Looking at the bulbous, aerodynamic fully-enclosed form factor of the GTS1000 today, I’m struck by the audacity Yamaha had to construct such a machine way back in the ‘90s, and wonder if it could return today as something both still radical but also timely: As an electric motorcycle.
Yamaha has shown off their concept electric bike, the Motoroid (gonna need a name change there if it ever sees production, which is unlikely), but its insect-like “living machine” look and radical architecture is such a departure that while it’s chock-full of good ideas, it’s too far out there even for me.
Of course, Yamaha would have to re-engineer the GTS from the ground up, but if it kept the alt-think RADD front suspension, massaged the look and aero just a bit while still paying homage to the original and then used all that Omega frame space to perhaps punch the range out to 200-plus miles of combined city/highway use, they might have a winner on their hands. In truth, with just a tick over 100hp, the original GTS1000 wasn’t really a hot-rod of a ride, but that wasn’t the point; it was actually more of a refined BMW-like experience oozing with Yamaha’s tech prowess. Give the electric version 125hp and 150-odd foot-pounds of torque (perhaps with some optional UI-accessible higher power levels) with all that range and keep the price reasonable…. well, I’d be in line to buy one.
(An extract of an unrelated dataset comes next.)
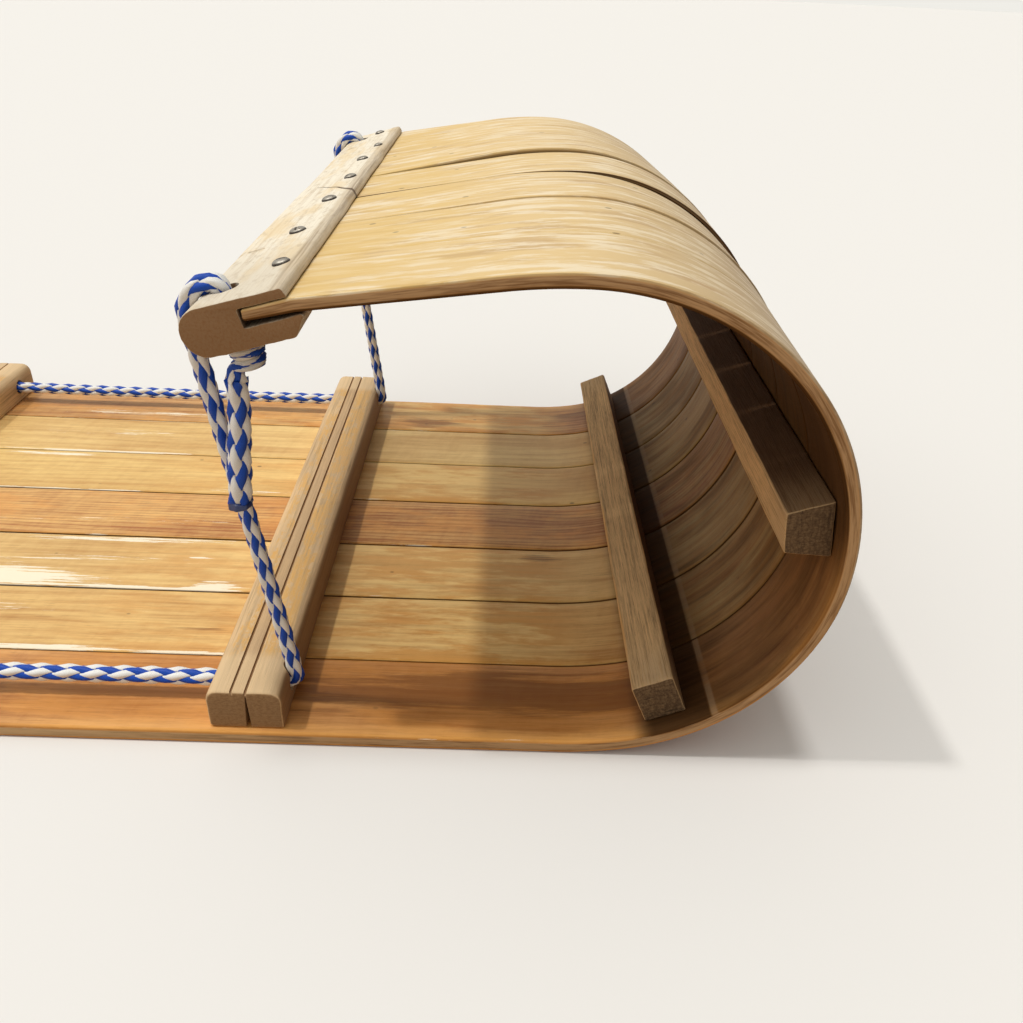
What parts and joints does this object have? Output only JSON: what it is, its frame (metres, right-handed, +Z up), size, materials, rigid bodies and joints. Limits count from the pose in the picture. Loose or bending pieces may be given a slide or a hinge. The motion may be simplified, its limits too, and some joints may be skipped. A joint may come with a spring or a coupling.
{
  "type": "wooden toboggan",
  "caption": "Old flat-bottomed wooden toboggan: bent slats on crossbars, the front rolled into a curl gripped by a slotted nose bar, with side ropes.",
  "frame": {"origin": "middle of the length and width, at the underside of the deck", "axes": "+X towards the curl at the front, +Y to the toboggan's left, +Z up"},
  "size_m": [1.56, 0.406, 0.253],
  "materials": {
    "slat_wood": "old honey-coloured varnish, worn through along the slats' edges",
    "crossbar_wood": "weathered grey-tan with remains of orange varnish",
    "plain_bar_wood": "bare, grey and coarse-grained",
    "nose_wood": "bare, bleached pale grey",
    "rope": "braided, blue and white",
    "screws": "dull, slightly rusted"
  },
  "bodies": {
    "root": {"slat_1": "slat_wood", "slat_2": "slat_wood", "slat_3": "slat_wood", "slat_4": "slat_wood", "slat_5": "slat_wood", "slat_6": "slat_wood", "slat_7": "slat_wood", "crossbar_1": "crossbar_wood", "crossbar_2": "crossbar_wood", "crossbar_3": "crossbar_wood", "crossbar_4": "crossbar_wood", "crossbar_5": "crossbar_wood", "curl_start_bar": "plain_bar_wood", "curl_bar": "plain_bar_wood", "nose_bar": "nose_wood", "side_rope_right": "rope", "side_rope_left": "rope", "rope_tail_right": "rope", "rope_tail_left": "rope"}
  },
  "joints": []
}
While bikes like the Yamaha Motoroid look to one possible future, electric bikes that are currently moving units like the offerings from Zero, Lighting, Harley-Davidson and others make it clear to me that while riders are certainly interested in electric machines, perhaps the form factor needs to be at least familiar (Harley) if almost deceptively similar (Zero, Lightning) to gas-powered rides. With an electric GTS, Yamaha could play a card that is both familiar and boldly futuristic. They could be the first Japanese bike maker to break the seal on a scale production electric bike, something that is oddly missing from the Big Four’s portfolio.